What the task asks
Reproduce the material in full, exactly as written.

Dataset content
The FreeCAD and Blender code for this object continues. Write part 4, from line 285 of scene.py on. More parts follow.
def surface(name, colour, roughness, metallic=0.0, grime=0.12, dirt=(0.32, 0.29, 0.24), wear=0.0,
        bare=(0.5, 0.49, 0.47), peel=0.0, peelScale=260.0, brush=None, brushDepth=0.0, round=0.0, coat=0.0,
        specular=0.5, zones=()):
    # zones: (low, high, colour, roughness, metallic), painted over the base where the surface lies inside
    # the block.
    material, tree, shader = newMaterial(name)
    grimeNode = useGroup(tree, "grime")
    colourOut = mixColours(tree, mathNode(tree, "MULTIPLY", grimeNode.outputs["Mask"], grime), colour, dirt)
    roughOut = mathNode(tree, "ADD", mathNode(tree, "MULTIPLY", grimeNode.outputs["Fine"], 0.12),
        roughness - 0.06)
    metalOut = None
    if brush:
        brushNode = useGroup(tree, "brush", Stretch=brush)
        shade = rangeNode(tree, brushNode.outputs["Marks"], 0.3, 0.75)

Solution
The FreeCAD and Blender code for this object continues. Write part 4, from line 285 of scene.py on. More parts follow.
def surface(name, colour, roughness, metallic=0.0, grime=0.12, dirt=(0.32, 0.29, 0.24), wear=0.0,
        bare=(0.5, 0.49, 0.47), peel=0.0, peelScale=260.0, brush=None, brushDepth=0.0, round=0.0, coat=0.0,
        specular=0.5, zones=()):
    # zones: (low, high, colour, roughness, metallic), painted over the base where the surface lies inside
    # the block.
    material, tree, shader = newMaterial(name)
    grimeNode = useGroup(tree, "grime")
    colourOut = mixColours(tree, mathNode(tree, "MULTIPLY", grimeNode.outputs["Mask"], grime), colour, dirt)
    roughOut = mathNode(tree, "ADD", mathNode(tree, "MULTIPLY", grimeNode.outputs["Fine"], 0.12),
        roughness - 0.06)
    metalOut = None
    if brush:
        brushNode = useGroup(tree, "brush", Stretch=brush)
        shade = rangeNode(tree, brushNode.outputs["Marks"], 0.3, 0.75)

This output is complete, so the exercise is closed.